I don't find any direct statements in life. My poetry imitates or reproduces the way knowledge or awareness come to me, which is by fits and starts and by indirection. I don't think poetry arranged in neat patterns would reflect that situation. My poetry is disjunct, but then so is life.

Obviously whether we choose to believe that or not, whether we see him as someone on a mission that few will understand or a poetic huckster is a choice. Connecting with a given poem is always a choice. Some poems speak to us; others not so much. And it's undeniable that Ashbery's poetry did speak to many readers given his place (yes, he has one) in the modern American canon and given his influence on other, later poets who went on to absorb something of his style into their own, more accessible poetry.

My sense is that Harry's take on him is the right way to perceive him (assuming one is willing to read him).
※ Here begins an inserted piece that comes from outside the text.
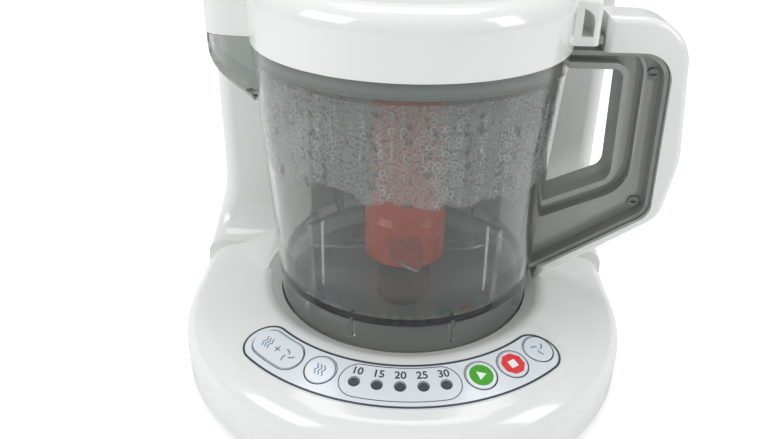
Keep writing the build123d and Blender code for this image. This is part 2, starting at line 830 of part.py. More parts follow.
with BuildPart() as well_seal:
    with BuildSketch(level(well_floor_z + 0.05)):
        Circle(11)
        Circle(spindle_d / 2 + 4.9, mode=Mode.SUBTRACT)
    extrude(amount=1.3)
well_seal.part.label = "well_seal"
export_step(well_seal.part, "parts/well_seal.step")

# ---------------------------------------------------------------- jug
jug_low = well_floor_z + slide_gap
foot_wall = 2.4
post_outer = 8.4
post_top = 108.0
bush_t = 2.0
blade_shaft_d = 6.0
wall_lean = (jug_top_r - jug_foot_r) / (band_z - deck_z)


def jug_radius(z):
    return jug_foot_r + (z - deck_z) * wall_lean


def spout_form(inset, top):
    # pouring lip: a pointed plan, cut below by a curve that swells out and up
    reach = spout_reach - inset
    half = spout_half - inset
    root = jug_foot_r - 2
    low_r = spout_root_r - inset
    low_z = spout_root_z + inset
    with BuildPart() as lip:
        with BuildSketch(level(spout_low + inset)):
            with BuildLine():
                upper = Spline((-jug_radius(rim_z) + 1, half), (-reach, 0), tangents=((-1, -0.12), (0, -1)))
                mirror(upper, about=Plane.XZ)
                Polyline((-jug_radius(rim_z) + 1, half), (-root, half), (-root, -half),
                         (-jug_radius(rim_z) + 1, -half))
            make_face()
        extrude(amount=top - spout_low - inset)
        with BuildSketch(front_section):
            with BuildLine():
                Spline((-reach, rim_z), (-low_r, low_z), tangents=((0, -1), (0.8, -0.65)))
                Polyline((-low_r, low_z), (-root, low_z - 0.8 * (low_r - root)),
                         (-root, top + 1), (-reach, top + 1), (-reach, rim_z))
            make_face()
        extrude(amount=2 * spout_half, both=True, mode=Mode.INTERSECT)
    return lip.part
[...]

There are lines and phrases that connect and appeal and then you go down another rabbit hole, but that doesn't mean you dismiss outright what does work or condemn him for being different. His "ideas" might not be narrative or linear but that doesn't mean they don't exist. Maybe his "ideas" are coming from a more existential place that doesn't fit neatly into lines. Poetry is not always easy and some poetry is clearly not intended to be so or is not concerned with being accessible. That may fly in the face of what we humans expect from communication, but the world of poetry is a big tent. There's room for all sorts of crazy experimental stuff. And of course that will repel some (or many) readers.

Don't get me wrong. I said at the outset I find him really confusing and I still do though if I consider his writing through a somewhat different lens, I can connect to parts of it. Some people find the Beat poets childish, too self-involved but you can argue that their style of writing reflects a zeitgeist of time and place and that tone and rhetorical style communicates as much as the words. It's poetry, not a set of instructions. And the great thing is that if it doesn't appeal, you can always find something else that does.